There are just a handful of places where something like grep '^#if .*\'' returns matches. And most of those are in src/lib/libast/include/ast_ccode.h. Which seems to do, more or less, what I proposed in my original comment. Assuming we want to retain support for EBCDIC systems. Note that symbols like CC_esc are used elsewhere in the code. Which suggests that the run-time test in src/cmd/ksh93/sh/string.c is a mistake that should have used the symbols from ast_ccode.h.

One option is to replace the problematic run-time test in src/cmd/ksh93/sh/string.c that caused Coverity to report a problem with the CC_esc preprocessor symbol. My preference is to drop support for IBM EBCDIC.

I do not think we should support EBCDIC. And, to be honest, I doubt that the EBCDIC support ever worked in the recent releases of ksh.

Yes, I don't care for EBCDIC support, either. How do we know that it was ever built successfully on EBCDIC machines?

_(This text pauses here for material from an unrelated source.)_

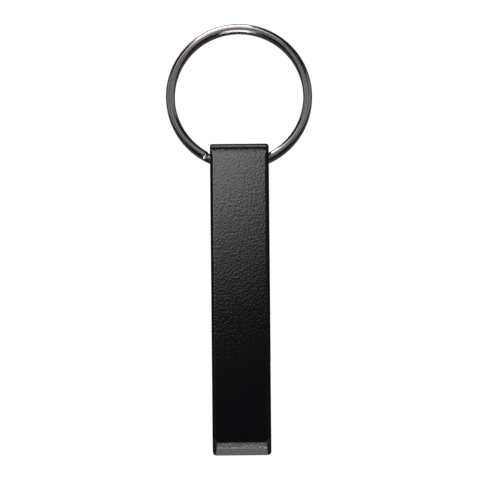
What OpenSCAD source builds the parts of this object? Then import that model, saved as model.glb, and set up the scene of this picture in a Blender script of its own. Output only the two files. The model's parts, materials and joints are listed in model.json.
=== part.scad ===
// Bar-shaped keychain bottle opener: a slice of extruded aluminium with a cap mouth, a tab lifter
// nose and a cross hole, and a two-turn split ring threaded through that hole.
// The opener lies on its back face: X across the bar, +Y towards the split ring, +Z out of the
// smooth front face. The origin is under the middle of the whole part, on the resting surface.

/* [Body] */
// Length of the bar, from the ring end to the tip of the nose
body_l = 53; // [50:0.5:58]
// Width of the bar, which is the thickness of the slice of extrusion
body_w = 10; // [8:0.5:12]
// Depth of the bar, from the back face to the front face
body_h = 10; // [9.5:0.25:11]
// Thickness of the front wall
front_t = 2.2; // [1.8:0.1:2.4]
// Thickness of the back wall
back_t = 1.8; // [1.4:0.1:2]
// Rounding where the ring end meets the back face
back_round = 0.9; // [0.4:0.1:1.2]
// Distance from the ring end at which the front face starts to fall
crown_start = 2.2; // [1.6:0.1:3]
// Distance from the ring end at which the tight front rounding starts
crown_end = 0.9; // [0.5:0.1:1.2]
// Slope reached where the fall meets the tight front rounding, in degrees
crown_slope = 4; // [1:0.5:8]

/* [Ring hole] */
// Radius of the cross hole for the split ring
hole_r = 2.4; // [2.4:0.05:2.6]
// Metal left between the cross hole and the ring end
hole_end_wall = 1.0; // [0.8:0.1:1.6]
// Height of the centre of the cross hole above the back face
hole_z = 4.6; // [4.4:0.1:5]

/* [Lightening slot] */
// Where the slot starts, measured from the ring end
slot_start = 7.2; // [6.8:0.1:9]
// Where the slot ends, measured from the ring end
slot_end = 32.5; // [28:0.5:33]
// Corner radius of the slot
slot_round = 1.5; // [0.5:0.1:2.4]

/* [Cap mouth] */
// Thickness of the web between the slot and the mouth
web_t = 2.0; // [1.5:0.1:3]
// How far the claw tooth reaches past the web
tooth_l = 3.0; // [2.5:0.1:4]
// Height of the blunt end of the tooth
tooth_tip = 1.0; // [0.8:0.1:1.2]
// How far the end of the tooth turns up above the back wall
tooth_lift = 0.25; // [0.1:0.05:0.4]
// Radius of the corner between the web and the front wall
mouth_round = 1.2; // [0.5:0.1:2]
// Radius of the corner between the web and the tooth
tooth_round = 0.8; // [0.4:0.1:1]

/* [Nose] */
// Distance from the tip at which the front face starts to roll over
roll_start = 3.3; // [3:0.1:4]
// Distance from the tip at which the roll meets the first facet
roll_end = 2.15; // [2:0.05:2.4]
// Slope at the end of the roll, in degrees
roll_slope = 20; // [10:1:30]
// Distance from the tip of the ridge between the two facets
ridge_at = 1.24; // [1:0.02:1.5]
// Slope of the first facet, in degrees
facet_slope = 32; // [26:1:40]
// Slope of the second facet, in degrees
end_slope = 41; // [36:1:48]
// Rounding at the bottom of the nose's end face
nose_round = 0.3; // [0.1:0.05:0.5]
// Depth of the nose below the front face
nose_h = 4.0; // [3.9:0.1:4.2]
// Length of the flat underside of the nose
nose_flat = 2.1; // [1.5:0.1:3]
// Length of the ramp from the underside of the nose up to the front wall
nose_ramp = 1.8; // [1:0.1:3]

/* [Split ring] */
// Outside diameter of the split ring
ring_d = 25; // [24.5:0.25:26]
// Width of the flat wire, measured along the radius of the ring
wire_w = 1.53; // [1.4:0.01:1.6]
// Thickness of the wire in one turn
wire_t = 1.3; // [1.1:0.05:1.3]
// Corner radius of the wire
wire_round = 0.56; // [0.3:0.02:0.6]
// Gap between the two turns
turn_gap = 0.06; // [0.05:0.01:0.1]
// Direction of the front turn's cut end, in degrees counter-clockwise from +X
cut_at = 241; // [238:1:242]
// Angle between the front turn's cut end and the start of the crossover
cut_gap = 2.5; // [2:0.5:4]
// Angle over which the wire crosses from the back turn to the front turn
crossover = 21.5; // [18:0.5:24]

/* [Hidden] */
ARC_STEPS = 8;
WIRE_STEP = 5;
CORNER_STEPS = 3;

// The wire's section, as it passes the hole: the bow of the ring across the bar's width adds to it
mean_r = ring_d / 2 - wire_w / 2;
inner_r = ring_d / 2 - wire_w;
near_r = sqrt(pow(inner_r, 2) - pow(body_w / 2, 2));
pivot_r = (ring_d / 2 + near_r) / 2;
turn_z = (wire_t + turn_gap) / 2;

// The axis that the ring swings about lies towards the ring end and the back of the hole
hole_u = hole_end_wall + hole_r;
pivot_u = hole_u - 0.45;
pivot_z = hole_z - 0.3;

// Tilt at which the far side of the ring rests on the same surface as the back face
far_y = pivot_r + ring_d / 2 - wire_round;
far_z = turn_z + wire_t / 2 - wire_round;
ring_tilt = asin((pivot_z - wire_round) / norm([far_y, far_z])) - atan2(far_z, far_y);
ring_reach = far_y * cos(ring_tilt) + far_z * sin(ring_tilt) + wire_round;

// Y of the ring end and of the tip, with the whole part centred on the origin
end_y = (body_l + pivot_u - ring_reach) / 2;
tip_y = end_y - body_l;

// Y of a point that lies u from the ring end
function at_u(u) = end_y - u;

// Points of an arc round a centre, from one angle to another
function arc(centre, r, a0, a1) =
    [for (i = [0:ARC_STEPS]) let (a = a0 + (a1 - a0) * i / ARC_STEPS) centre + r * [cos(a), sin(a)]];

// Ring end: rounded at the back, and at the front a slight fall that ends in a tight rounding
fall_r = (crown_start - crown_end) / sin(crown_slope);
fall_c = [at_u(crown_start), body_h - fall_r];
front_round = crown_end / (1 - sin(crown_slope));
front_c = fall_c + (fall_r - front_round) * [sin(crown_slope), cos(crown_slope)];
ring_end_outline = concat(
    arc([at_u(back_round), back_round], back_round, -90, 0),
    arc(front_c, front_round, 0, 90 - crown_slope),
    arc(fall_c, fall_r, 90 - crown_slope, 90)
);

// Nose: a roll, two facets, the end face, a small rounding and the underside
roll_r = (roll_start - roll_end) / sin(roll_slope);
roll_c = [tip_y + roll_start, body_h - roll_r];
roll_z = roll_c.y + roll_r * cos(roll_slope);
ridge_z = roll_z - (roll_end - ridge_at) * tan(facet_slope);
nose_z = body_h - nose_h;
end_z = ridge_z - ridge_at * tan(end_slope);
nose_outline = concat(
    arc(roll_c, roll_r, 90, 90 + roll_slope),
    [[tip_y + ridge_at, ridge_z],
     [tip_y, end_z]],
    arc([tip_y + nose_round, nose_z + nose_round], nose_round, 180, 270),
    [[tip_y + nose_round + nose_flat, nose_z],
     [tip_y + nose_round + nose_flat + nose_ramp, body_h - front_t]]
);

// Mouth and claw tooth: along the front wall, down the web and out along the tooth
web_y = at_u(slot_end + web_t);
tooth_y = web_y - tooth_l;
tooth_top = back_t + tooth_lift;
tooth_outline = concat(
    arc([web_y - mouth_round, body_h - front_t - mouth_round], mouth_round, 90, 0),
    arc([web_y - tooth_round, back_t + tooth_round], tooth_round, 0, -90),
    [[tooth_y + 1.1, back_t],
     [tooth_y + 0.35, tooth_top],
     [tooth_y, tooth_top - 0.2],
     [tooth_y, tooth_top - tooth_tip],
     [tooth_y + 1.5, 0]]
);

module slot() {
    flat = [slot_end - slot_start, body_h - front_t - back_t];
    translate([at_u(slot_end), back_t]) {
        translate([slot_round, 0]) square([flat.x - 2 * slot_round, flat.y]);
        translate([0, slot_round]) square([flat.x, flat.y - 2 * slot_round]);
        for (x = [slot_round, flat.x - slot_round], y = [slot_round, flat.y - slot_round])
            translate([x, y]) circle(slot_round, $fn = 48);
    }
}

module opener_body() {
    color([0.06, 0.06, 0.065])
        translate([-body_w / 2, 0, 0])
            rotate([90, 0, 90])
                linear_extrude(height = body_w)
                    difference() {
                        polygon(concat(ring_end_outline, nose_outline, tooth_outline));
                        slot();
                        translate([at_u(hole_u), hole_z]) circle(hole_r, $fn = 96);
                    }
}

// The wire starts on the back turn just past the crossover and ends on the front turn at the cut
wire_start = cut_at + cut_gap + crossover + 1.5;
wire_end = cut_at + 720;
cross_start = cut_at + 360 + cut_gap;
wire_rings = ceil((wire_end - wire_start) / WIRE_STEP);

// Height of the wire's centre at an angle: an S-curve across the crossover, flat elsewhere
function s_curve(t) = t * t * (3 - 2 * t);
function wire_z(a) =
    turn_z * (2 * s_curve(min(1, max(0, (a - cross_start) / crossover))) - 1);

// Outline of the wire's section: a rectangle with rounded corners, as [along the radius, up]
wire_section = [
    for (corner = [[1, 1, 0], [-1, 1, 90], [-1, -1, 180], [1, -1, 270]])
        for (i = [0:CORNER_STEPS])
            let (a = corner[2] + 90 * i / CORNER_STEPS)
                [corner[0] * (wire_w / 2 - wire_round) + wire_round * cos(a),
                 corner[1] * (wire_t / 2 - wire_round) + wire_round * sin(a)]
];

module wire() {
    n = len(wire_section);
    points = [
        for (i = [0:wire_rings])
            let (a = wire_start + (wire_end - wire_start) * i / wire_rings)
                for (p = wire_section)
                    [(mean_r + p.x) * cos(a), (mean_r + p.x) * sin(a), wire_z(a) + p.y]
    ];
    sides = [
        for (i = [0:wire_rings - 1], j = [0:n - 1])
            let (k = (j + 1) % n)
                [i * n + j, i * n + k, (i + 1) * n + k, (i + 1) * n + j]
    ];
    start_face = [for (j = [n - 1:-1:0]) j];
    end_face = [for (j = [0:n - 1]) wire_rings * n + j];
    polyhedron(points, concat(sides, [start_face, end_face]), convexity = 6);
}

module split_ring() {
    color([0.55, 0.53, 0.52])
        translate([0, at_u(pivot_u), pivot_z])
            rotate([-ring_tilt, 0, 0])
                translate([0, pivot_r, 0])
                    wire();
}

opener_body();
split_ring();
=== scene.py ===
# Looks of the keychain bottle opener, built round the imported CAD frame: the black bar, the bright
# split ring, their materials, a pale floor, soft studio lights and the camera.
import json
import math

import bpy
from mathutils import Matrix, Vector
from mathutils.geometry import tessellate_polygon


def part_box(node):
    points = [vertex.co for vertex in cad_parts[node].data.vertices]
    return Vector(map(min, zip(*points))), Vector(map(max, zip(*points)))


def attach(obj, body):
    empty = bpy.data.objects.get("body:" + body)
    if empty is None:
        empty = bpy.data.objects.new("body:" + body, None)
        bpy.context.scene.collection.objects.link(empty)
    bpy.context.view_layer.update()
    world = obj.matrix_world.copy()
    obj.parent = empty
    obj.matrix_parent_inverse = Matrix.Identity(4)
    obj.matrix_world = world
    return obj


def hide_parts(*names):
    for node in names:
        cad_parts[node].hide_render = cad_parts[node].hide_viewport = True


MM = 0.001

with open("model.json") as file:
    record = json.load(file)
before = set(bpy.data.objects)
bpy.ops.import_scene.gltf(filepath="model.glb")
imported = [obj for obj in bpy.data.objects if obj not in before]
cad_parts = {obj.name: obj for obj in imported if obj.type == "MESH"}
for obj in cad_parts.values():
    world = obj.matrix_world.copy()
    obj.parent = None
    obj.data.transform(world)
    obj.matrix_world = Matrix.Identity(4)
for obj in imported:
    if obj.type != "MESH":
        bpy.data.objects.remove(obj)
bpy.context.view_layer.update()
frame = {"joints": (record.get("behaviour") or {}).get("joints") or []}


# ---- Bar: dimensions in millimetres and degrees, placed on the CAD bar's own box ----

body_low, body_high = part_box("opener_body")
BAR_W = (body_high.x - body_low.x) / MM
BAR_H = (body_high.z - body_low.z) / MM
END_Y = body_high.y / MM
TIP_Y = body_low.y / MM

FRONT_T = 2.2
BACK_T = 1.8
BACK_ROUND = 0.9
CROWN_START = 2.2
CROWN_END = 0.9
CROWN_SLOPE = 4
HOLE_R = 2.4
HOLE_AT = 3.4
HOLE_Z = 4.6
SLOT_START = 7.2
SLOT_END = 32.5
SLOT_ROUND = 1.5
WEB_T = 2.0
TOOTH_L = 3.0
TOOTH_TIP = 1.0
TOOTH_LIFT = 0.25
MOUTH_ROUND = 1.2
TOOTH_ROUND = 0.8
ROLL_START = 3.3
ROLL_END = 2.15
ROLL_SLOPE = 20
RIDGE_AT = 1.24
FACET_SLOPE = 32
END_SLOPE = 41
NOSE_ROUND = 0.3
NOSE_H = 4.0
NOSE_FLAT = 2.1
NOSE_RAMP = 1.8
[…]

It may have been only partly implemented. If bash runs on mainframes, does it support EBCDIC or just ASCII?

How do we know that it was ever built successfully on EBCDIC machines? It may have been only partly implemented.

That's what I'm wondering. There are lots of tricks programmers use that work for ASCII but not EBCDIC. For example, tests like c >= 'a' && c <= 'z'. I wonder how many places in the AST/ksh code rely on those tricks.

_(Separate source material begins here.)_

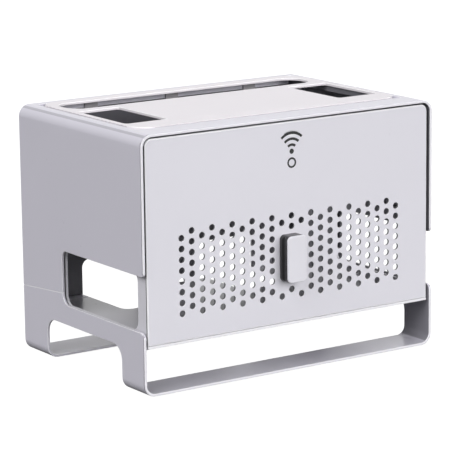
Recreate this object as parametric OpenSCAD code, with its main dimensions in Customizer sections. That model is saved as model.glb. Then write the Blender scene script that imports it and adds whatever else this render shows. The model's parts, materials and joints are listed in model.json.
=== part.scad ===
// Storage box for a router and its cables: a moulded housing on legs with a pull-out drawer.
// X runs to the right, Y runs from the front to the back, Z runs up.
// The origin is on the table under the middle of the box, handle included.

/* [Housing] */
// Width across the side walls
body_w = 320; // [270:1:390]
// Depth from the front rim to the back edge
body_d = 212; // [176:1:256]
// Height from the underside of the rails to the top rim
body_h = 234; // [214:1:282]
// Thickness of the wrap that forms the top, the sides, the legs and the rails
wall = 2.4; // [2:0.1:3]
// Outside radius of the wrap's four corners
corner_r = 11; // [8:0.5:14]
// How far the rubber feet stand out below the rails
foot_proud = 0.8; // [0.4:0.1:1.2]
// Distance from the front rim to the shadow groove round the outside
groove_back = 0.6; // [0.4:0.1:1]
// Width of the shadow groove
groove_w = 1; // [0.6:0.1:1.4]
// Depth of the shadow groove
groove_t = 0.6; // [0.4:0.1:0.8]

/* [Side openings and legs] */
// Height of the lower edge of the side openings above the rails
opening_low = 58; // [52:1:66]
// Height of the upper edge of the side openings above the rails
opening_high = 108.5; // [90:0.5:120]
// Depth of the rear posts, from the side opening to the back edge
rear_post_d = 72.5; // [50:0.5:90]
// Height of the seam between shell and base at the side opening
seam_z = 68.5; // [66:0.5:80]
// Fall of the seam from the side opening to the back edge
seam_fall = 5.5; // [0:0.5:6]
// Height of the lower edge of the side bands above the rails
band_low = 39.5; // [30:0.5:40]
// Depth of the front legs
front_leg_d = 38; // [28:1:50]
// Depth of the rear legs
rear_leg_d = 43; // [30:1:55]
// Radius where a leg meets its side band
leg_fillet = 14; // [8:1:18]

/* [Top deck] */
// Distance from the side walls' outer faces to the deck
deck_side = 15; // [13:0.5:20]
// Distance from the front rim to the deck
deck_front = 28; // [20:1:36]
// Distance from the back edge to the deck
deck_rear = 9; // [8:0.5:14]
// Thickness of the deck plate
deck_t = 2.4; // [2:0.1:3]
// Radius of the deck's corners
deck_corner_r = 20; // [14:0.5:24]
// Radius of the corners of the seat that the deck lies in
seat_corner_r = 2.5; // [2:0.5:6]
// How far the deck stands above the rim
deck_proud = 0.8; // [0.4:0.1:1]
// Width of the two side openings in the deck
deck_open_w = 44; // [34:1:52]
// Distance from the deck's front edge to the side openings
deck_open_front = 29; // [20:1:36]
// Width of the bar between the side openings and the rear slot
deck_bar = 12; // [8:1:24]
// Depth of the rear slot in the deck
slot_d = 38; // [24:1:42]
// Distance from the deck's rear edge to the rear slot
slot_rear = 13; // [11:0.5:18]

/* [Rear panel] */
// Thickness of the rear panel
rear_t = 2.4; // [2:0.1:3]
// Width of each cable window
window_w = 63; // [50:1:76]
// Distance from the side walls' outer faces to the windows
window_side = 62; // [52:1:66]
// Height of the windows' upper edge above the rails
window_high = 79; // [70:1:95]

/* [Drawer] */
// How far the drawer front sits behind the front rim
front_recess = 1.4; // [1:0.1:4]
// Thickness of the drawer front
front_t = 2.4; // [2:0.1:3]
// Height of the drawer front's lower edge above the rails
front_low = 45.3; // [45:0.1:48]
// Thickness of the drawer sides
side_t = 2.4; // [2:0.1:3]
// Height of the drawer sides' upper edge above the rails
side_high = 126; // [122:1:140]
// Depth of the posts between the drawer front and the drawer's side openings
front_post_d = 15.5; // [12:0.5:20]
// Thickness of the drawer floor
floor_t = 2.3; // [2:0.1:3]
// Length of the drawer that stays in the housing when it is pulled out
hold_in = 43.8; // [36:0.2:70]

/* [Grille] */
// Diameter of the vent holes
hole_d = 6; // [4:0.1:6.5]
// Least distance from the drawer front's side edges to the outer columns of holes
grille_side = 35; // [30:1:50]
// Number of holes in a full column
hole_rows = 8; // [6:1:8]
// Distance between columns
column_pitch = 10.78; // [8.5:0.01:11]
// Distance between the holes of a column
row_pitch = 9.73; // [8:0.01:10]
// Rise of every second column
column_rise = 5.6; // [4:0.1:6]
// Height of the lowest holes above the rails
hole_low = 70.2; // [62:0.1:76]

/* [Handle] */
// Width of the handle
handle_w = 21; // [18:0.5:22]
// Height of the handle
handle_h = 43; // [36:1:44]
// How far the handle stands out of the drawer front
handle_reach = 13.2; // [10:0.1:18]
// Distance from the drawer's middle to the handle's middle, to the left
handle_offset = 2.8; // [0:0.1:4]
// Height of the handle's lower end above the rails
handle_low = 84.6; // [80:0.1:90]
// Thickness of the pale cap on the handle's front
cap_t = 1.8; // [1.4:0.1:3]

/* [Signal mark] */
// Distance from the top rim down to the mark's dot
mark_down = 31.4; // [28:0.2:50]
// Width of the mark's strokes
mark_stroke = 2.4; // [1.6:0.1:3]

/* [Clearances] */
// Gap between the drawer front and the side walls
side_gap = 2.4; // [1.6:0.1:2.8]
// Gap between the drawer front and the top
top_gap = 1.6; // [0.8:0.1:2]
// Gap between the drawer floor's guide strips and the side walls
guide_gap = 0.6; // [0.4:0.1:1]
// Gap between the drawer and what it slides on
slide_gap = 0.3; // [0.3:0.05:0.5]
// Gap round the top deck
deck_gap = 0.5; // [0.3:0.1:0.8]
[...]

Also, per this EE Times article there are 57 variants of EBCDIC. Most of those are the equivalent of ISO-8859-1, ISO-8859-2, etc. (or Windows code pages) to support alphabets in other countries and aren't really relevant to this issue. However, I'm aware of at least two variants that differ with respect to codepoints that might affect ksh.

I would be surprised if anyone objects to our decision of dropping it. Bad day for EBCDIC!

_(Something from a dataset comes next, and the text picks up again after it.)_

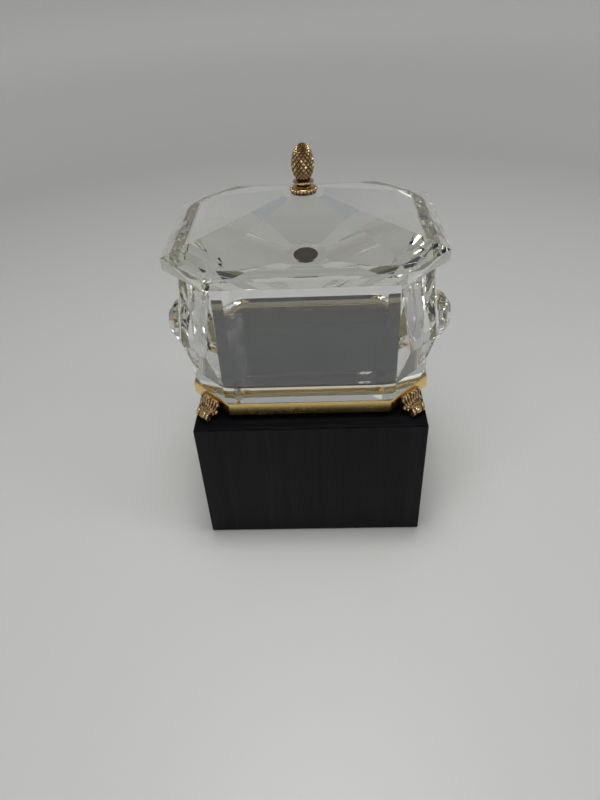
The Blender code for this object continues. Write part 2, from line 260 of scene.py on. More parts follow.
def add_node(tree, kind, **inputs):
    """Node whose inputs, named with _ for a space, are linked to sockets or set to values."""
    node = tree.nodes.new(kind)
    for name, value in inputs.items():
        socket = node.inputs[name.replace("_", " ")]
        if isinstance(value, bpy.types.NodeSocket):
            tree.links.new(value, socket)
        else:
            socket.default_value = value
    return node


def object_place(tree):
    """Coordinates in the object's own space."""
    return tree.nodes.new("ShaderNodeTexCoord").outputs["Object"]


def noise_node(tree, vector, scale, detail=4.0, roughness=0.55):
    return add_node(tree, "ShaderNodeTexNoise", Vector=vector, Scale=scale, Detail=detail,
                    Roughness=roughness).outputs["Fac"]


def range_node(tree, value, low, high, new_low=0.0, new_high=1.0):
    return add_node(tree, "ShaderNodeMapRange", Value=value, From_Min=low, From_Max=high,
                    To_Min=new_low, To_Max=new_high).outputs["Result"]


def math_node(tree, operation, first, second):
    """Result, held between 0 and 1, of an operation on two values or sockets."""
    node = tree.nodes.new("ShaderNodeMath")
    node.operation = operation
    node.use_clamp = True
    for socket, value in zip(node.inputs, (first, second)):
        if isinstance(value, (int, float)):
            socket.default_value = value
        else:
            tree.links.new(value, socket)
    return node.outputs["Value"]


def mix_node(tree, factor, first, second):
    """Mixed colour from two colours or sockets."""
    node = add_node(tree, "ShaderNodeMix", Factor=factor)
    node.data_type = "RGBA"
    first_colour, second_colour, mixed_colour = node.inputs[6], node.inputs[7], node.outputs[2]
    for socket, value in ((first_colour, first), (second_colour, second)):
        if isinstance(value, tuple):
            socket.default_value = (*value, 1)
        else:
            tree.links.new(value, socket)
    return mixed_colour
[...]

@kdudka's intuition is correct. Not surprisingly some judicious grep'ing does find places in the code which are ipso facto broken on an EBCDIC system. From src/lib/libast/hash/strkey.c:

if (c >= 'a' && c <= 'z')

From src/cmd/ksh93/sh/name.c:

if (*buff >= 'A' && *buff <= 'Z') *buff += 'a' - 'A';

There are others but you get the idea. I'll gin up a PR to remove the non-ASCII getop() implementation and add a clear ASCII or ASCII compatible char set only warning.

While working on #579 to remove the AST locale subsystem I stumbled upon src/lib/libast/include/ast_ccode.h which contains, among other things, this:

#define CC_ASCII 1    /* ISO-8859-1            */
#define CC_EBCDIC_E 2 /* Xopen dd(1) EBCDIC        */
#define CC_EBCDIC_I 3 /* Xopen dd(1) IBM        */
#define CC_EBCDIC_O 4 /* IBM-1047 mvs OpenEdition    */
#define CC_EBCDIC_S 5 /* Siemens posix-bc        */
#define CC_EBCDIC_H 6 /* IBM-37 AS/400        */
#define CC_EBCDIC_M 7 /* IBM mvs cobol        */
#define CC_EBCDIC_U 8 /* microfocus cobol        */

So the situation is even worse than I remembered vis-a-vis incompatible EBCDIC definitions.

My guess is that early in the life of this code there was a strong effort made to support EBCDIC but over time idioms, like those in my previous comment, which only work with ASCII, crept in. When I'm done with #579 I'll remove the ast_ccode.h and uses of the symbols it defines.